Following this, advisers should encourage clients to schedule meetings, within which their existing retirement strategy can be reviewed and, if necessary, updated. This should involve not only a review of clients’ investment or pension performance, but analysis of any potential changes to their financial situation – after all, this will inevitably impact their risk appetite.
Following this, advisers will be able to make the appropriate recommendations for their client’s retirement strategy, to ensure their money is working as hard as possible, with the appropriate levels of risk.
Of course, advisers are not just responsible for the immediate care of clients’ retirement strategies. They should also be responsible for the long-term care of their clients.
For example, advisers could commit to sending clients quarterly market reviews, commenting on various fluctuations and what they might mean for investors. In doing so, they ensure individuals have access to all the information necessary to better understand the market.
And a more informed client base will consequently be less likely to make panicked decision should any economic changes present themselves.

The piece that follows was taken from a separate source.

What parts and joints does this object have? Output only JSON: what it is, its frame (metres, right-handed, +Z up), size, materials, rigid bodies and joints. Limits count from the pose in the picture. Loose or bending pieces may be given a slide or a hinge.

Further, advisers would be wise to send clients annual reminders to review their retirement strategy. In doing so, clients will be encouraged to engage more in their pension investments, track their progress, and adjust their strategy accordingly.

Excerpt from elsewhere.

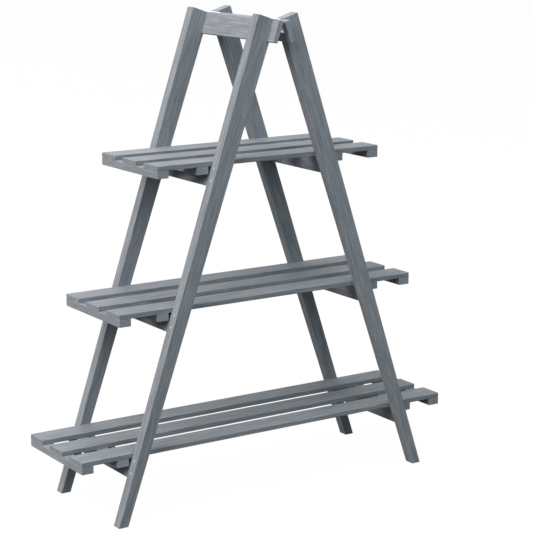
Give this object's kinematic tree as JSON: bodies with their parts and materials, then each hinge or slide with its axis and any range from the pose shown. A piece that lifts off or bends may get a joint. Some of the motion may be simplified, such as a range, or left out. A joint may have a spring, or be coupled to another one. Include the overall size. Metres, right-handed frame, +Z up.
{
  "type": "folding plant ladder stand",
  "caption": "A-frame plant stand: tapered wooden ladders hinged at the top, with loose slatted shelves that get longer towards the floor and rest on the ladders' rails.",
  "frame": {"origin": "on the floor, under the middle of the stand", "axes": "+Z up, X along the shelves' length, -Y towards the front"},
  "size_m": [1, 0.353, 1.1216],
  "materials": {
    "stained_pine": "grey stained, matt",
    "zinc_steel": "bright zinc plated",
    "yellow_zinc": "yellow zinc plated"
  },
  "bodies": {
    "left_ladder": {"front_hinge_left_leaf": "zinc_steel", "front_hinge_left_screw_a": "zinc_steel", "front_hinge_left_screw_b": "zinc_steel", "front_hinge_pin": "zinc_steel", "left_front_leg": "stained_pine", "left_lower_rail": "stained_pine", "left_lower_rail_lower_screw": "yellow_zinc", "left_lower_rail_upper_screw": "yellow_zinc", "left_middle_rail": "stained_pine", "left_middle_rail_lower_screw": "yellow_zinc", "left_middle_rail_upper_screw": "yellow_zinc", "left_rear_leg": "stained_pine", "left_top_crossbar": "stained_pine", "left_upper_rail": "stained_pine", "left_upper_rail_lower_screw": "yellow_zinc", "left_upper_rail_upper_screw": "yellow_zinc", "rear_hinge_left_leaf": "zinc_steel", "rear_hinge_left_screw_a": "zinc_steel", "rear_hinge_left_screw_b": "zinc_steel", "rear_hinge_pin": "zinc_steel"},
    "right_ladder": {"front_hinge_right_leaf": "zinc_steel", "front_hinge_right_screw_a": "zinc_steel", "front_hinge_right_screw_b": "zinc_steel", "rear_hinge_right_leaf": "zinc_steel", "rear_hinge_right_screw_a": "zinc_steel", "rear_hinge_right_screw_b": "zinc_steel", "right_front_leg": "stained_pine", "right_lower_rail": "stained_pine", "right_lower_rail_lower_screw": "yellow_zinc", "right_lower_rail_upper_screw": "yellow_zinc", "right_middle_rail": "stained_pine", "right_middle_rail_lower_screw": "yellow_zinc", "right_middle_rail_upper_screw": "yellow_zinc", "right_rear_leg": "stained_pine", "right_top_crossbar": "stained_pine", "right_upper_rail": "stained_pine", "right_upper_rail_lower_screw": "yellow_zinc", "right_upper_rail_upper_screw": "yellow_zinc"},
    "upper_shelf": {"upper_shelf_front_slat": "stained_pine", "upper_shelf_left_end_batten": "stained_pine", "upper_shelf_left_lock_batten": "stained_pine", "upper_shelf_middle_slat": "stained_pine", "upper_shelf_rear_slat": "stained_pine", "upper_shelf_right_end_batten": "stained_pine", "upper_shelf_right_lock_batten": "stained_pine"},
    "middle_shelf": {"middle_shelf_front_slat": "stained_pine", "middle_shelf_left_end_batten": "stained_pine", "middle_shelf_left_lock_batten": "stained_pine", "middle_shelf_middle_slat": "stained_pine", "middle_shelf_rear_slat": "stained_pine", "middle_shelf_right_end_batten": "stained_pine", "middle_shelf_right_lock_batten": "stained_pine"},
    "lower_shelf": {"lower_shelf_front_slat": "stained_pine", "lower_shelf_left_end_batten": "stained_pine", "lower_shelf_left_lock_batten": "stained_pine", "lower_shelf_middle_slat": "stained_pine", "lower_shelf_rear_slat": "stained_pine", "lower_shelf_right_end_batten": "stained_pine", "lower_shelf_right_lock_batten": "stained_pine"}
  },
  "joints": [
    {"name": "ladder_fold", "type": "hinge", "parent": "left_ladder", "child": "right_ladder", "pos_m": [0, 0, 1.1069], "axis": [0, 1, 0], "range_deg": [0, 36.8]},
    {"name": "upper_shelf_lift", "type": "slide", "parent": "left_ladder", "child": "upper_shelf", "axis": [0, 0, 1], "range_m": [0, 0.1]},
    {"name": "middle_shelf_lift", "type": "slide", "parent": "left_ladder", "child": "middle_shelf", "axis": [0, 0, 1], "range_m": [0, 0.1]},
    {"name": "lower_shelf_lift", "type": "slide", "parent": "left_ladder", "child": "lower_shelf", "axis": [0, 0, 1], "range_m": [0, 0.1]}
  ]
}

That said, the above tends to only apply once clients approach advisers themselves. Unfortunately, a number of individuals – affluent or otherwise – are yet to seek help from an IFA or wealth manager. Consequently, they risk making ill-informed decisions about their retirement finances and causing irreversible damage.
As such, it is the responsibility of advisers, as well as the wider financial services industry, to improve access to advice.
This could be done in numerous ways:
- Better promotion of the various advantages of advice via informative campaigns.
- Helping Britons understand the various protections that come with seeking financial advice, as well as the benefits and affordability of such expertise.
- Making Britons aware of exactly where they can go to find advisers – pointing them in the direction of the Financial Conduct Authority’s register, for example, would be a strong step.
Of course, this is not the responsibility of advisers alone. Third parties such as the FCA, Pension Wise, and even the Department of Work and Pensions are all responsible for ensuring that Britons have the tools at their disposal to improve their retirement outcome.
As such, I urge these parties to engage with advisers and work with them to improve Britons’ access to financial advice.
Individuals have been exposed to a great deal of economic turmoil throughout the previous two years. And as such, many are feeling understandably unnerved and are keen to go to great lengths to protect their retirement savings and investments.
However, such panic increases the risk of making irrational, reactive financial decisions, without the help of an IFA.